Unter dem Gesichtspunkt der seit der letzten Straftat – aus einer „beharrlichen Verfolgung“ dritter Personen iSd § 107a Abs.1 iVm Abs.2/2 StGB lässt sich keine Neigung zu körperlicher Gewalt des Bf ableiten (vgl E 21.9.2010, 2010/11/0105) – verstrichenen Zeit erscheint es unangemessen, auch noch nach über sieben Jahren, in denen nach der Aktenlage nichts gegen den Bf Sprechendes vorgefallen ist – dessen Vertrauenswürdigkeit zu verneinen.

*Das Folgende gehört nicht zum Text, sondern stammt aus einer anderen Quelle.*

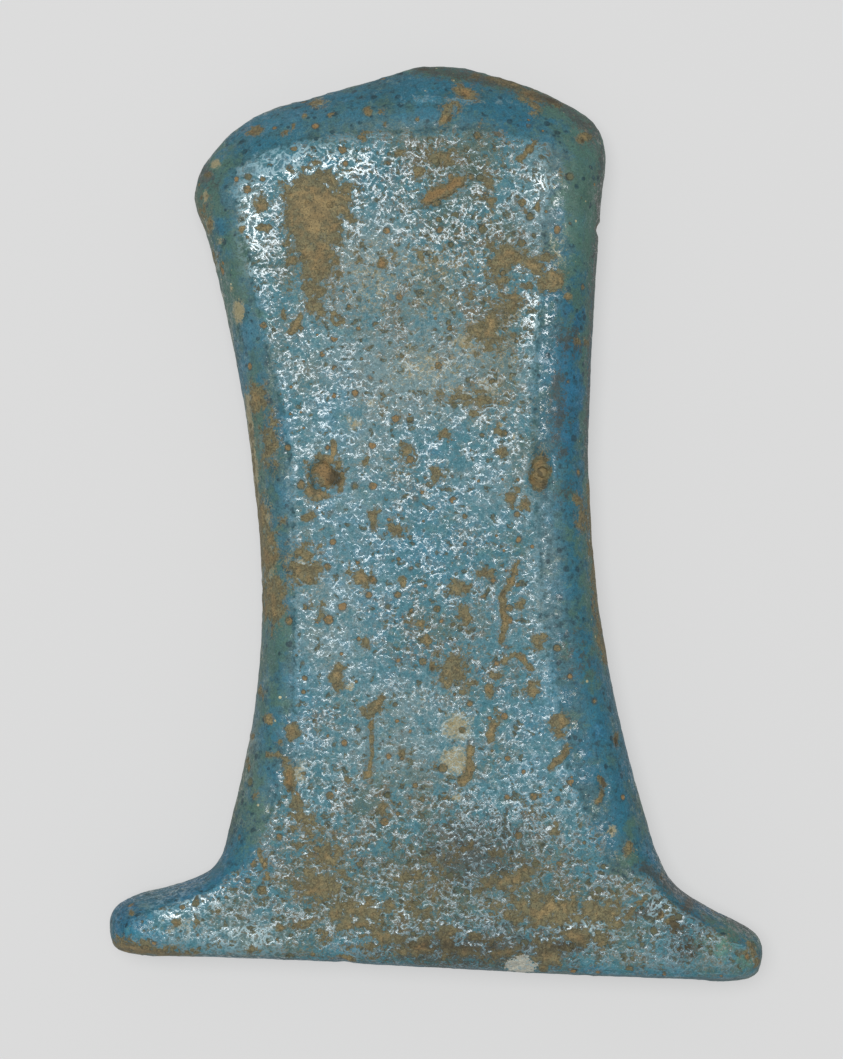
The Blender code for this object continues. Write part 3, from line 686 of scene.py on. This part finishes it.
def stroke_share(x, y, width, strength, *points):
    """1 along a long mark's middle, half at its sides, 0 at twice its width."""
    far = np.full(len(x), 2.0)
    for (start_x, start_y), (end_x, end_y) in zip(points, points[1:]):
        run_x, run_y = end_x - start_x, end_y - start_y
        along = ((x - start_x) * run_x + (y - start_y) * run_y) / (run_x ** 2 + run_y ** 2)
        along = np.clip(along, 0, 1)
        gap = np.hypot(x - start_x - along * run_x, y - start_y - along * run_y)
        far = np.minimum(far, gap / (width / 2))
    return np.clip(1 - far / 2, 0, 1) * strength


def stained(mesh):
    """Gives each point of the skin its share of every kind of mark."""
    x, y, z = rows(mesh.vertices, "co", 3).T / MM
    up = rows(mesh.vertex_normals, "vector", 3)[:, 2]
    lean = FOOT_LEAN * np.clip(FOOT_START - y, 0, 1)
    shares = {
        FACE: np.clip((up - FACE_UPRIGHT + lean) / FACE_FADE, 0, 1) * (z > FACE_LOWEST),
        RIM: np.clip((RIM_TOP - z) / RIM_FADE, 0, 1) * (z > MARKS_LOWEST),
    }
    for kind, spots in MARKS.items():
        share = np.zeros(len(x))
        for spot in spots:
            share = np.maximum(share, spot_share(x, y, *spot))
        for stroke in STROKES.get(kind, ()):
            share = np.maximum(share, stroke_share(x, y, *stroke))
        shares[kind] = share * np.clip(z - MARKS_LOWEST, 0, 1)
    for ring in RINGS:
        shares[DIRT] *= 1 - spot_share(x, y, *ring)
    for kind, share in shares.items():
        carried = mesh.attributes.new(kind, "FLOAT", "POINT")
        carried.data.foreach_set("value", share.astype(np.float32))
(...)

Damit war spruchgemäß zu entscheiden.   

 

Zu II.:

 

Die ordentliche Revision ist unzulässig, da keine Rechtsfrage im Sinne des Art. 133 Abs.4 B-VG zu beurteilen war, der grundsätzliche Bedeutung zukommt. Weder weicht die gegenständliche Entscheidung von der bisherigen Rechtsprechung des Verwaltungsgerichtshofes ab, noch fehlt es an einer Rechtsprechung. Weiters ist die dazu vorliegende Rechtsprechung des Verwaltungsgerichtshofes auch nicht als uneinheitlich zu beurteilen. Ebenfalls liegen keine sonstigen Hinweise auf eine grundsätzliche Bedeutung der zu lösenden Rechtsfrage vor.

 

R e c h t s m i t t e l b e l e h r u n g

Gegen dieses Erkenntnis besteht innerhalb von sechs Wochen ab dem Tag der Zustellung die Möglichkeit der Erhebung einer Beschwerde beim Verfassungsgerichtshof und/oder einer außerordentlichen Revision beim Verwaltungs­gerichtshof. Eine Beschwerde an den Verfassungsgerichtshof ist unmittelbar bei diesem einzubringen, eine Revision an den Verwaltungs­gerichtshof beim Landesverwaltungsgericht Oberösterreich. Die Abfassung und die Einbringung einer Beschwerde bzw. einer Revision müssen durch einen bevollmächtigten Rechtsanwalt bzw. eine bevollmächtigte Rechtsanwältin erfolgen. Für die Beschwerde bzw. Revision ist eine Eingabegebühr von je 240.- Euro zu entrichten.